In looking at Lautrec's prints, one feels oneself an observer; in looking at Bonnard's, one feels as though one is somehow participating in the delicate feelings they evoke. Here, indeed, is the intimation of a modernist impulse to create an intensity of feeling by exploiting the two-dimensional surface of the print medium.
In two other prints, Bonnard achieves even more amazing results. Promenades des Nourrices, Frise des Fiacres (1895), a large four-panel color-lithographic screen, evokes the exquisite refinement and still beauty that one associates with the Japanese artists whose woodblock prints did so much to influence the late nineteenth-century Paris avant-garde.
So complete is Bonnard's evocation of this non-Western aesthetic -- with his use of large areas of empty space, his spare use of color, and his use of both patterned and "calligraphic" markings -- that one at first does not even notice the busy and humorous social scene being depicted.
Something similarly startling occurs when one looks at Maison dans la cour (1895-96). The central image -- a partial view through a window of two buildings of unequal height -- is created out of two blocky interlocking L shapes, the larger resting on its back, the other fused on top of it. The L shape was used earlier by Bonnard in a series of color lithograph relief-prints he did to illustrate a children's music primer. In such illustrations as Do Re Mi (1893), as the catalogue points out, "the task of creating images that would elucidate . . . verbal explanations of musical theory . . . offered Bonnard a perfect opportunity to engage in an amusing exercise in symbolist equation of form and meaning . . . : galloping horses to convey the sense of 'prestissimo' and an overweight woman to symbolize the whole note."
The catalogue notes that for "Bonnard and his contemporaries, music illustration was an arena for stylistic experimentation, as the artists moved from naturalist to more abstract symbolist modes." Maison dans la cour is the most abstract of the Bonnard prints on display. As with his four-panel screen, what strikes one first is the overall arrangement of various elements: four closely aligned squarish red dots here, three spaced-out black ovalish dots there, the scaffolding of lines, the asymmetrically blackened windows, the cluster of irregular chimney pipes -- they all combine to create staccato and counterpoint effects. Indeed, one can almost "hear" the graphic reverberations in this remarkably musical print.

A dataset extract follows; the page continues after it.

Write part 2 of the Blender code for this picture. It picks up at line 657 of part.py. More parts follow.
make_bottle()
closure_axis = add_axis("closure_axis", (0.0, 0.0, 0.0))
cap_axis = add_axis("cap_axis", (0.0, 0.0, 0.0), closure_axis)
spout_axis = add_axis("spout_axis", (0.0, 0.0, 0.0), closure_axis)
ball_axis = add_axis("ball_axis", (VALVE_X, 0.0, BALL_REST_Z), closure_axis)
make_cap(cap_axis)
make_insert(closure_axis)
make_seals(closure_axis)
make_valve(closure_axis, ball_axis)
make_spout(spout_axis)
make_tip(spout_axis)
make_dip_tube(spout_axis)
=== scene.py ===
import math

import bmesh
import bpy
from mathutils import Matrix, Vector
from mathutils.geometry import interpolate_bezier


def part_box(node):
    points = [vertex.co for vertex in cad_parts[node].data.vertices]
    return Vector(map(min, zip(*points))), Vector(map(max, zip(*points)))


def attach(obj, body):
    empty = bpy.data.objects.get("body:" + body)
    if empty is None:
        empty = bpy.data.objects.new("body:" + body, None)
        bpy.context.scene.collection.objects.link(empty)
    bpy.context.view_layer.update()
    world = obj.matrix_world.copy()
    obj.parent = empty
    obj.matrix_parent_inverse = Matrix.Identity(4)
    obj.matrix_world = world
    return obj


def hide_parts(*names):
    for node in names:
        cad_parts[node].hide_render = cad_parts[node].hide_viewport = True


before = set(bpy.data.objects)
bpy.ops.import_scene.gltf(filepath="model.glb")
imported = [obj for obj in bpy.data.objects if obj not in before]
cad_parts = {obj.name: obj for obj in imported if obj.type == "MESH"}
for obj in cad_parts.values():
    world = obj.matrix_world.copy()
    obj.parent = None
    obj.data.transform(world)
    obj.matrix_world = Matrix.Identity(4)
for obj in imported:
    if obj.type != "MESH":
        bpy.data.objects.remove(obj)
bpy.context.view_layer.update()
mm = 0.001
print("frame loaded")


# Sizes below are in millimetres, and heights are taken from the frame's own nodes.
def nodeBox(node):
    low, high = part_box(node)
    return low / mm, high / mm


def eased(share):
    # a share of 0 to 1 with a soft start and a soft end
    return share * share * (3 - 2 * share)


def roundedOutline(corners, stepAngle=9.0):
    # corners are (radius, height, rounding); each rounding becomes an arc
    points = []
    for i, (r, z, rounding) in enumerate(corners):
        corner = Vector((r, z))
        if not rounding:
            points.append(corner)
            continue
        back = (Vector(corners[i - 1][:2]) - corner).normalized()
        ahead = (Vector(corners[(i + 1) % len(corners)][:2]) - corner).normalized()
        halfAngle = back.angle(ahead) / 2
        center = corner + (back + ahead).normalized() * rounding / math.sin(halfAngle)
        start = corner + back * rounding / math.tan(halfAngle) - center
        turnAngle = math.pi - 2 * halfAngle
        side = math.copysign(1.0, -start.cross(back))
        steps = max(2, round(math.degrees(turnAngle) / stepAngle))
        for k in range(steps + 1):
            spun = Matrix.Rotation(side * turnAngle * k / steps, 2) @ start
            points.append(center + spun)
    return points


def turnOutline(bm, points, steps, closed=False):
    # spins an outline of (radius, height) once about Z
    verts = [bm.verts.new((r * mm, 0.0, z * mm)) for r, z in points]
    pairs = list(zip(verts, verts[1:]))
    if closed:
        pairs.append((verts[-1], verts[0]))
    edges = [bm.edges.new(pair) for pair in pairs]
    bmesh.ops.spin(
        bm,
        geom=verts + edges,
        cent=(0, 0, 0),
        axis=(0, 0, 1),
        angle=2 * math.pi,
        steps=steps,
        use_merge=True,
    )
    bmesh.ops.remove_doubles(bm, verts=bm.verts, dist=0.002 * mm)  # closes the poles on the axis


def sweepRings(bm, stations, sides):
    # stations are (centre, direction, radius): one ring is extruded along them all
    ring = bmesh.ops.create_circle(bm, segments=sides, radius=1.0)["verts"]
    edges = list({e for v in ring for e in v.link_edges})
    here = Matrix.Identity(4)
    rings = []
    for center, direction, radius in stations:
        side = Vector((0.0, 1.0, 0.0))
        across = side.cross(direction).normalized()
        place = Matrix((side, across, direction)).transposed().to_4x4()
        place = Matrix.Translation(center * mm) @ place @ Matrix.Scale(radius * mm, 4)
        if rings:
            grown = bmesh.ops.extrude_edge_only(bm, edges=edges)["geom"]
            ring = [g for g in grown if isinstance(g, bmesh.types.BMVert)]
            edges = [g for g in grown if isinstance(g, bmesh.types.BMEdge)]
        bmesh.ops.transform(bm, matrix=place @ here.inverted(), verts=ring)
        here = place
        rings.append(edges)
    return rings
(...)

The use of this sort of geometry (along with his retention of the impressionist technique of strokes and daubs) would become a central part of Bonnard's painterly art, which ranks as one of the great twentieth-century achievements. And it is striking to see the seeds of that art in these early prints. It is also striking to see how he and others -- in illustrating books, journals, and advertising posters -- elevated popular and commercial art forms. Bonnard's Le Figaro (1903) is an outstanding example of the promotional poster art of the time, not least because it shows both the kind of pictorial innovation of which he was capable and the good-natured humor with which he often seems to have approached his work.

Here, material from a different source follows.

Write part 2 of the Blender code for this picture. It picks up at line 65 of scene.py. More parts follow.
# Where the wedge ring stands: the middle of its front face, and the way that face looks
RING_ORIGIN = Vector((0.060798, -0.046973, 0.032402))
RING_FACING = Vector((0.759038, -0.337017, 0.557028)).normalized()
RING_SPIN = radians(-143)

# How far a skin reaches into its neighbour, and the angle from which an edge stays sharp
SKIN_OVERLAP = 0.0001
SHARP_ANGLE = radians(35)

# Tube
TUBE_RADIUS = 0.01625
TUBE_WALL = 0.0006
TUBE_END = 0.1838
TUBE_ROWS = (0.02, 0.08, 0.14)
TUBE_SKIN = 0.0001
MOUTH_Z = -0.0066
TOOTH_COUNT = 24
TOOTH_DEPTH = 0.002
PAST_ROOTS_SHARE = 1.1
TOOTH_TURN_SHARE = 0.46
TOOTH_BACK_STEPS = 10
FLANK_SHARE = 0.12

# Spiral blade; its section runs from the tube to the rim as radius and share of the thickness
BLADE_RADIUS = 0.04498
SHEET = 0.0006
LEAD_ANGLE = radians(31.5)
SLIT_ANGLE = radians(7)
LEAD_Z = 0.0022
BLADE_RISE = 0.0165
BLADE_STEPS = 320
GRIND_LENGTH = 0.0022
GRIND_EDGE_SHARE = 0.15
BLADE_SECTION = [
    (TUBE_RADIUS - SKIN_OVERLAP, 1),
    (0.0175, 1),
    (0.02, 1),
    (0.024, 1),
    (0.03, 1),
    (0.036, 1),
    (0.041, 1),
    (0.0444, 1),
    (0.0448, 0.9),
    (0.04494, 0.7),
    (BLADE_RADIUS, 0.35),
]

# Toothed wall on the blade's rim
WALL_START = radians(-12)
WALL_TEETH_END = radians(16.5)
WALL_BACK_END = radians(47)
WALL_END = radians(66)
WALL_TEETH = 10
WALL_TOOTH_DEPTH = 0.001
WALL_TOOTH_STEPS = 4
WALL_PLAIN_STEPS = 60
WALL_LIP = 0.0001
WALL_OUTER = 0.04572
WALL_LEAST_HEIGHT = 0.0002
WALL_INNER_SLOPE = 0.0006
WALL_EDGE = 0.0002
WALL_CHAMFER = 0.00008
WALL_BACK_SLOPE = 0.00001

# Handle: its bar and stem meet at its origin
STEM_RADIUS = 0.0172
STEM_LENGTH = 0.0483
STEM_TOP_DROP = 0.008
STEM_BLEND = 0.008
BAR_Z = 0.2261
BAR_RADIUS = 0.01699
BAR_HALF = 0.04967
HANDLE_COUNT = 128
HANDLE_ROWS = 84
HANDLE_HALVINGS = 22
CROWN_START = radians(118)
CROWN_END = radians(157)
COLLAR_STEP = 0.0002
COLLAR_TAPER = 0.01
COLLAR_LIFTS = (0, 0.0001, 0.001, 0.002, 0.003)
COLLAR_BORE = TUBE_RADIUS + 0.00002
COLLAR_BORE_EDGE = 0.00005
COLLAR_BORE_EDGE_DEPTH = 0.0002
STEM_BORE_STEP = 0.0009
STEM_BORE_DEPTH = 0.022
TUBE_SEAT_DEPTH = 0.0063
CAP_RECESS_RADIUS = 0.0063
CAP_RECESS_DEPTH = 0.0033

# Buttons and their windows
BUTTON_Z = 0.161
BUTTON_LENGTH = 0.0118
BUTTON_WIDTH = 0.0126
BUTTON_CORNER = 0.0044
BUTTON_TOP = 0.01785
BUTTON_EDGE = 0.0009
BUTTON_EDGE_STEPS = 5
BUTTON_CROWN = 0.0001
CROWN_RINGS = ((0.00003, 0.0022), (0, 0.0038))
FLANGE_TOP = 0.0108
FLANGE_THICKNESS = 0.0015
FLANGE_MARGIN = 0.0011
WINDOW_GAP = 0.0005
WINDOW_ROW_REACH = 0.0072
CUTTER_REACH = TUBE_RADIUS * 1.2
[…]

In reflecting about such works, one cannot help thinking that the situation in Paris in the 1890s is the reverse of the situation in America today, where mere take-offs and simulations of popular and commercial art are celebrated as genuinely serious achievements. To see the gem-like "Prints Abound: Paris in the 1890s" -- a model of an unpoliticized museum exhibition -- is to wish there were more like it.
Steven C. Munson is a writer and painter in Washington, D.C.